**DATA SHOWN:**
— Start —

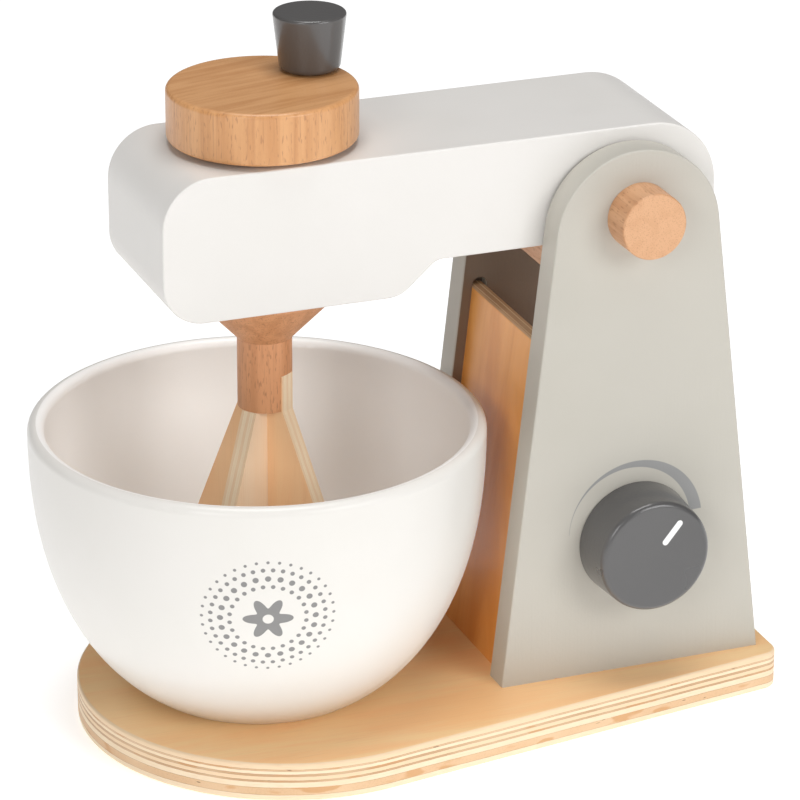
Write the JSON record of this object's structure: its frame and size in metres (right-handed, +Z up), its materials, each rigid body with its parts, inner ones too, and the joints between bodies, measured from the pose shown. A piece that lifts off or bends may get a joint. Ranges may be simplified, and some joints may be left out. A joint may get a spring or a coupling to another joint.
{
  "type": "toy stand mixer",
  "caption": "Wooden toy stand mixer with a tilting arm, a hand-cranked whisk, a turning dial, a loose bowl and a round-fronted board.",
  "frame": {"origin": "middle of the base board's underside", "axes": "+X from the bowl to the column, +Z up, -Y towards the dial"},
  "size_m": [0.2372, 0.1452, 0.2313],
  "materials": {
    "plywood": "clear-lacquered birch plywood with its layers showing at the edges",
    "beech": "clear-lacquered turned beech",
    "white_paint": "satin warm white paint on wood",
    "bowl_paint": "satin warm white paint on wood, grey print on the front",
    "grey_paint": "matt warm grey paint on board",
    "dark_paint": "gloss dark grey paint on turned wood",
    "screw_steel": "zinc-plated steel"
  },
  "bodies": {
    "stand": {"base_board": "plywood", "dial_side_cheek": "grey_paint", "plain_side_cheek": "grey_paint", "front_panel": "plywood", "stop_bar": "beech", "pivot_dowel": "beech", "cheek_screw_1": "screw_steel", "cheek_screw_2": "screw_steel", "cheek_screw_3": "screw_steel", "cheek_screw_4": "screw_steel"},
    "arm": {"arm_beam": "white_paint", "arm_spacer_1": "beech", "arm_spacer_2": "beech", "crank_washer": "beech"},
    "drive": {"crank_disc": "beech", "drive_dowel": "beech", "crank_pin": "screw_steel", "whisk_hub": "beech", "whisk_shaft": "beech", "whisk_plate_1": "plywood", "whisk_plate_2": "plywood"},
    "knob": {"crank_knob": "dark_paint"},
    "dial": {"speed_dial": "dark_paint", "dial_spindle": "beech", "dial_keeper": "beech"},
    "bowl": {"bowl": "bowl_paint"}
  },
  "joints": [
    {"name": "arm_tilt", "type": "hinge", "parent": "stand", "child": "arm", "pos_m": [0.06, 0, 0.169], "axis": [0, 1, 0], "range_deg": [0, 50]},
    {"name": "crank_spin", "type": "hinge", "parent": "arm", "child": "drive", "pos_m": [-0.0503, 0, 0.2], "axis": [0, 0, 1], "continuous": true},
    {"name": "knob_spin", "type": "hinge", "parent": "drive", "child": "knob", "pos_m": [-0.03143, 0.00921, 0.22], "axis": [0, 0, 1], "continuous": true},
    {"name": "dial_turn", "type": "hinge", "parent": "stand", "child": "dial", "pos_m": [0.0615, -0.05, 0.0588], "axis": [0, -1, 0], "continuous": true},
    {"name": "bowl_lift", "type": "slide", "parent": "stand", "child": "bowl", "axis": [0, 0, 1], "range_m": [0, 0.004]}
  ]
}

— End —

**WRITTEN REQUEST:** Reproduce the material precisely, including every line.

**THE OUTPUT:**
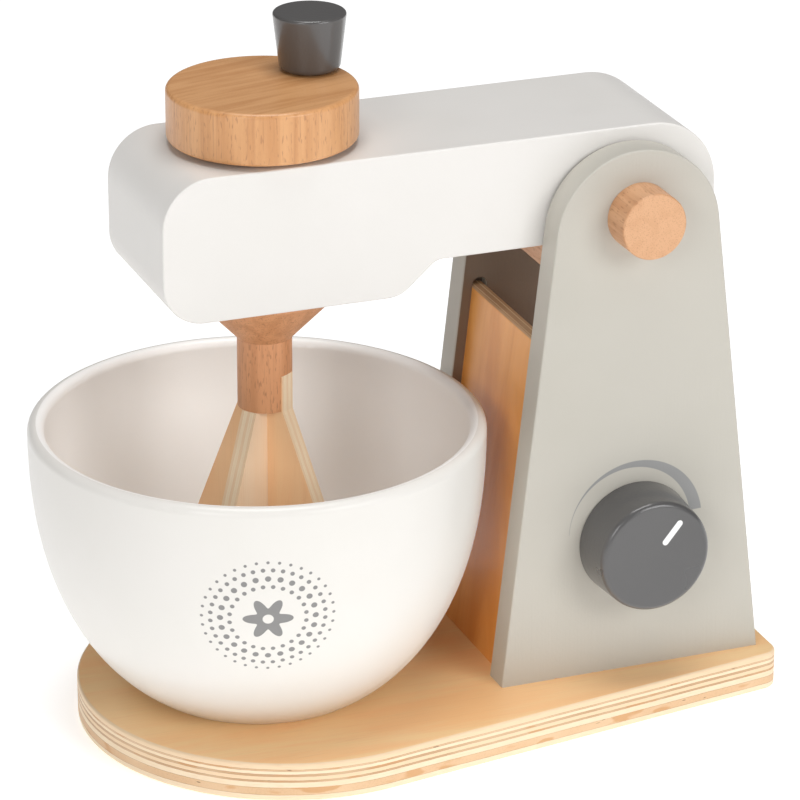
Write the JSON record of this object's structure: its frame and size in metres (right-handed, +Z up), its materials, each rigid body with its parts, inner ones too, and the joints between bodies, measured from the pose shown. A piece that lifts off or bends may get a joint. Ranges may be simplified, and some joints may be left out. A joint may get a spring or a coupling to another joint.
{
  "type": "toy stand mixer",
  "caption": "Wooden toy stand mixer with a tilting arm, a hand-cranked whisk, a turning dial, a loose bowl and a round-fronted board.",
  "frame": {"origin": "middle of the base board's underside", "axes": "+X from the bowl to the column, +Z up, -Y towards the dial"},
  "size_m": [0.2372, 0.1452, 0.2313],
  "materials": {
    "plywood": "clear-lacquered birch plywood with its layers showing at the edges",
    "beech": "clear-lacquered turned beech",
    "white_paint": "satin warm white paint on wood",
    "bowl_paint": "satin warm white paint on wood, grey print on the front",
    "grey_paint": "matt warm grey paint on board",
    "dark_paint": "gloss dark grey paint on turned wood",
    "screw_steel": "zinc-plated steel"
  },
  "bodies": {
    "stand": {"base_board": "plywood", "dial_side_cheek": "grey_paint", "plain_side_cheek": "grey_paint", "front_panel": "plywood", "stop_bar": "beech", "pivot_dowel": "beech", "cheek_screw_1": "screw_steel", "cheek_screw_2": "screw_steel", "cheek_screw_3": "screw_steel", "cheek_screw_4": "screw_steel"},
    "arm": {"arm_beam": "white_paint", "arm_spacer_1": "beech", "arm_spacer_2": "beech", "crank_washer": "beech"},
    "drive": {"crank_disc": "beech", "drive_dowel": "beech", "crank_pin": "screw_steel", "whisk_hub": "beech", "whisk_shaft": "beech", "whisk_plate_1": "plywood", "whisk_plate_2": "plywood"},
    "knob": {"crank_knob": "dark_paint"},
    "dial": {"speed_dial": "dark_paint", "dial_spindle": "beech", "dial_keeper": "beech"},
    "bowl": {"bowl": "bowl_paint"}
  },
  "joints": [
    {"name": "arm_tilt", "type": "hinge", "parent": "stand", "child": "arm", "pos_m": [0.06, 0, 0.169], "axis": [0, 1, 0], "range_deg": [0, 50]},
    {"name": "crank_spin", "type": "hinge", "parent": "arm", "child": "drive", "pos_m": [-0.0503, 0, 0.2], "axis": [0, 0, 1], "continuous": true},
    {"name": "knob_spin", "type": "hinge", "parent": "drive", "child": "knob", "pos_m": [-0.03143, 0.00921, 0.22], "axis": [0, 0, 1], "continuous": true},
    {"name": "dial_turn", "type": "hinge", "parent": "stand", "child": "dial", "pos_m": [0.0615, -0.05, 0.0588], "axis": [0, -1, 0], "continuous": true},
    {"name": "bowl_lift", "type": "slide", "parent": "stand", "child": "bowl", "axis": [0, 0, 1], "range_m": [0, 0.004]}
  ]
}